Search code examples
ctokenlexical-analysislexical

Clarification regarding lexical errors in C


I have already read this and this questions. They are quite helpful but still I have some doubt regarding token generation in lexical analyzer for C. What if lexical analyzer detects int a2.5c; then according to my understandings 7 tokens will be generated.

int keyword
a identifier
2 constant
. special symbol
5 constant
c identifier
; special symbol

So Lexical analyzer will not report any error and tokens will be generated successfully.

Is my understanding correct? If not then can you please help me to understand?

Also If we declare any constant as double a = 10.10.10;
Will it generate any lexical errors? Why?

UPDATE :Asking out of curiosity, what if lexical analyzer detects :-) smiley kind of thing in program?? Will it generate any lexical error? Because as per my understandings : will be treated as special symbol, - will be treated as operator and again ) will be treated as special symbol
Thank You


Solution

  • Your first list of tokens is almost correct -- a2 is a valid identifier.
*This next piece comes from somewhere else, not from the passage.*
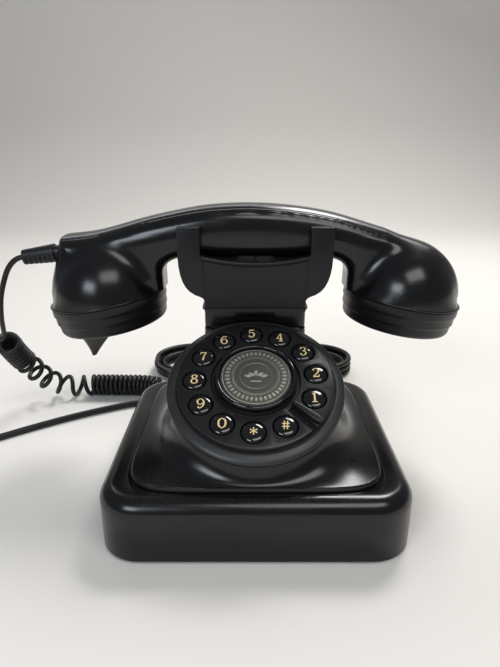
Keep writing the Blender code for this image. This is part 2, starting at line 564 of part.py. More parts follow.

    Its true that the first example won't generate any "lexical" errors per se, although there will be a parse error at the ..

    It's hard to say whether the error in your second example is a lexical error or a parse error. The lexical structure of a floating-point constant is pretty complicated. I can imagine a compiler that grabs a string of digits and . and e/E and doesn't notice until it calls the equivalent of strtod that there are two decimal points, meaning that it might report a "lexical error". Strictly speaking, though, what we have there is two floating-point constants in a row -- 10.10 and .10, meaning that it's more likely a "parse error".

    In the end, though, these are all just errors. Unless you're taking a compiler design/construction class, I'm not sure how important it is to classify errors as lexical or otherwise.


    Addressing your follow-on question, yes, :-) would lex as three tokens :, -, and ).

    Because just about any punctuation character is legal in C, there are relatively few character sequences that are lexically illegal (that is, that would generate errors during the lexical analysis phase). In fact, the only ones I can think of are:

    • Illegal character (I think the only unused ones are ` and @)
    • various problems with character and string constants (missing ' or ", bad escape sequences, etc.)

    Indeed, almost any string of punctuation you care to bang out will make it through a C lexical analyzer, although of course it may or may not parse. (A somewhat infamous example is a+++++b, which unfortunately lexes as a++ ++ + b and is therefore a syntax error.)